KEI June 19, 2007 Statement on WIPO Broadcasting Treaty

Tuesday, 19 June 2007

 (See also the KEI web page on the WIPO broadcast treaty).


Delegates should reject the 20 April non-paper.   The 1974 Brussels Convention on the Distribution of Programme-Carrying Signals Transmitted by Satellite” May Provide A Useful Model for a Signal-Based Treaty

19 June 2007

Background

The 2006 GA decision focused on “the protection of broadcasting and cablecasting organizations in the traditional sense.”  It provided that the Basic Proposal is document SCCR/15/2, with the understanding that all Member States may make proposals at the Diplomatic Conference.  However, because of the wide differences in views on the treaty, and to prevent a failed diplomatic conference, the GA called for two special sessions of the SCCR, to “clarify the outstanding issues” with the:

“aim to agree and finalize, on a signal-based approach, the objectives, specific scope and object of protection with a view to submitting to the Diplomatic Conference a revised basic proposal, which will amend the agreed relevant parts of the Revised Draft Basic Proposal.”   

If no such agreement is achieved, further discussions are to be based on document SCCR/15/2, and the decision to hold the diplomatic conference will be difficult, given the strong divergence of views on substantive provisions.

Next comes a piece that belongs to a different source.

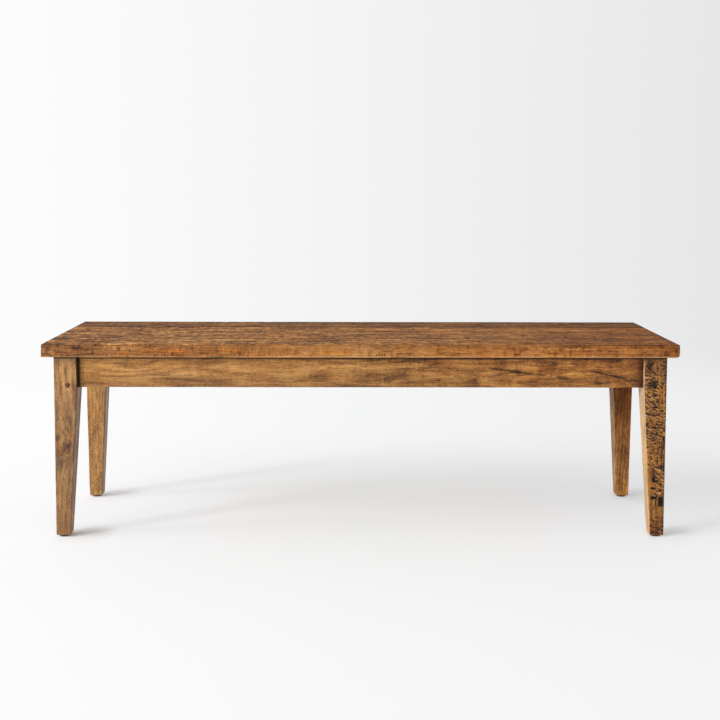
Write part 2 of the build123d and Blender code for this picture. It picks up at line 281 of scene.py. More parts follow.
def circle(count):
    angles = np.arange(count) * 2 * math.pi / count
    return np.stack([np.cos(angles), np.sin(angles), np.zeros(count)], axis=1)


def add_object(name, data):
    made = bpy.data.objects.new(name, data)
    bpy.context.scene.collection.objects.link(made)
    return made


def make_object(name, points, faces, material, smooth_faces=True):
    mesh = bpy.data.meshes.new(name)
    mesh.from_pydata(points.tolist(), [], faces)
    mesh.validate()
    mesh.polygons.foreach_set("use_smooth", [smooth_faces] * len(mesh.polygons))
    mesh.materials.append(material)
    mesh.update()
    return add_object(name, mesh)


def stand_in(piece, node):
    """Puts a piece in the place of its CAD node."""
    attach(piece, "root")
    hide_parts(node)


def dress(name, board, material, node, warp=None, flip=False):
    """Turns a board into a piece: its points move along their outward directions, then warp."""
    points = board.points + board.normal * board.height[:, None]
    quads = board.quads[:, ::-1] if flip else board.quads
    piece = make_object(name, warp(points) if warp else points, quads.tolist(), material)
    for key, values in (("stain_and_shade", board.stain_and_shade), ("pale", board.pale), ("figure", board.figure / 2)):
        layer = piece.data.attributes.new(key, "FLOAT", "POINT")
        layer.data.foreach_set("value", np.clip(values, 0, 1).astype(np.float32))
    tone = piece.data.attributes.new("tone", "FLOAT_VECTOR", "POINT")
    tone.data.foreach_set("vector", board.tone.astype(np.float32).ravel())
    stand_in(piece, node)


# Finishes


def srgb(red, green, blue):
    """An sRGB colour from 0 to 255, as the linear colour that a shader takes."""
    channels = [c / 255 for c in (red, green, blue)]
    linear = [c / 12.92 if c <= 0.04045 else ((c + 0.055) / 1.055) ** 2.4 for c in channels]
    return (*linear, 1.0)


class Value:
    """What a node gives; arithmetic with it makes math nodes."""

    def __init__(self, shader, socket):
        self.shader, self.socket = shader, socket

    def __add__(self, other):
        return self.shader.math("ADD", self, other)

    __radd__ = __add__

    def __sub__(self, other):
        return self.shader.math("SUBTRACT", self, other)

    def __rsub__(self, other):
        return self.shader.math("SUBTRACT", other, self)

    def __mul__(self, other):
        return self.shader.math("MULTIPLY", self, other)

    def __truediv__(self, other):
        return self.shader.math("DIVIDE", self, other)


class Shader:
    """The nodes of a material or world, with short names for those that the finishes use."""

    def __init__(self, owner, kind="OutputMaterial"):
        owner.use_nodes = True
        self.owner, self.tree = owner, owner.node_tree
        self.tree.nodes.clear()
        self.output = self.tree.nodes.new("ShaderNode" + kind)

    def node(self, kind, inputs=None, output=0, **settings):
        """Adds a node, fills its inputs by name or number and gives one of its outputs."""
        made = self.tree.nodes.new("ShaderNode" + kind)
        for key, value in settings.items():
            setattr(made, key, value)
        for key, value in (inputs or {}).items():
            if isinstance(value, Value):
                self.tree.links.new(value.socket, made.inputs[key])
            else:
                made.inputs[key].default_value = value
        return Value(self, made.outputs[output])

    def finish(self, value):
        self.tree.links.new(value.socket, self.output.inputs["Surface"])
        return self.owner

    def math(self, operation, first, second=0.0, clamp=False):
        return self.node("Math", {0: first, 1: second}, operation=operation, use_clamp=clamp)

    def larger(self, first, second):
        return self.math("MAXIMUM", first, second)

    def halfway(self, value, slope):
        """0.5 where the value is 0, and from 0 to 1 beside it."""
        return self.math("ADD", value * slope, 0.5, clamp=True)

    def vector(self, operation, first, second=(0, 0, 0)):
        output = "Value" if operation == "LENGTH" else "Vector"
        return self.node("VectorMath", {0: first, 1: second}, output, operation=operation)

    def part(self, vector, axis):
        return self.node("SeparateXYZ", {0: vector}, axis)

    def position(self):
        return self.node("TexCoord", output="Object")

    def attribute(self, name, output="Fac"):
        return self.node("Attribute", output=output, attribute_name=name)

    def place(self, vector, scale, location=(0, 0, 0)):
        return self.node("Mapping", {"Vector": vector, "Scale": scale, "Location": location})

    def noise(self, vector, detail, roughness=0.55, output=0):
        inputs = {"Vector": vector, "Scale": 1.0, "Detail": detail, "Roughness": roughness}
        return self.node("TexNoise", inputs, output)

    def span(self, value, low, high, to_low=0.0, to_high=1.0):
        inputs = {"Value": value, "From Min": low, "From Max": high, "To Min": to_low, "To Max": to_high}
        return self.node("MapRange", inputs, interpolation_type="SMOOTHSTEP")

    def mix(self, factor, first, second, blend="MIX"):
        settings = {"data_type": "RGBA", "blend_type": blend, "clamp_factor": True}
        return self.node("Mix", {0: factor, 6: first, 7: second}, 2, **settings)

    def choose(self, factor, first, second):
        return self.node("MixShader", {0: factor, 1: first, 2: second})

    def ramp(self, value, places, colours):
        made = self.node("ValToRGB", {"Fac": value})
        band = made.socket.node.color_ramp
        while len(band.elements) < len(places):
            band.elements.new(0.5)
        for element, place, colour in zip(band.elements, places, colours):
            element.position = place
            element.color = colour
        return made

    def bump(self, height, distance, strength=1.0):
        return self.node("Bump", {"Height": height, "Distance": distance, "Strength": strength})

    def surface(self, **sockets):
        """The principled surface; keys are its socket names with underscores for spaces."""
        inputs = {key.replace("_", " "): value for key, value in sockets.items()}
        return self.finish(self.node("BsdfPrincipled", inputs))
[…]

What the “signal-based approach” is about

The debate at the SCCR concerned the costs and benefits of imposing a layer of intellectual property rights on broadcasts.  Critics of a strong intellectual property right for broadcasters wanted to avoid an outcome that undermined the rights of the copyright owners, created a new thicket of necessary permissions to use works, and harmed consumers.    

However, there was support for a treaty that would provide protections against the piracy of signals, to the extent that problem actually exists.

Those who did not want a strong set of exclusive rights associated with the transmission of broadcasts used to the term “signal based” to describe a treaty that focuses on the problem of piracy of signals.

The underlying idea was that the broadcasters should have the protection necessary to make sure their broadcasts were not hijacked, but that once someone received a legitimate broadcast signal, the broadcaster protections would end, and the content of the programs would be protected only by copyright or the related rights associated with creative parties such as performers and producers of phonograms.  

What the Non-Paper Did

The longstanding SCCR Chair supports a “rights based” treaty, and that is what is presented in his 20 April 2007 non-paper.  The sweeping intellectual property rights given to broadcasters are set out most importantly in Article 7:

Article 7
Protection of Broadcasts

Broadcasting organizations shall enjoy the exclusive right of authorizing the retransmission of their broadcasts, and the deferred transmission by any means to the public of their fixed broadcasts.

This appears to give the broadcaster exclusive rights to more than the broadcasts, but to “any means” of transmitting works to the public, including many post fixation rights, including those involving the Internet.   During the debate on Monday, the Chair said that it might be appropriate to give a term of 20 to 50 years to these rights.

The non-paper is a mechanism for the broadcaster to use this right to compete against the copyright owner for the downstream marketing of copyrighted content, and it imposes a costly additional layer of needed permissions to use works.   

The Chairman’s non-paper also eliminated the protections for the public found in 15/2.   The most important operative language for the defense of competition, cultural diversity and public interest limitations and exceptions (L&E) were eliminated or mentioned only in the preamble.   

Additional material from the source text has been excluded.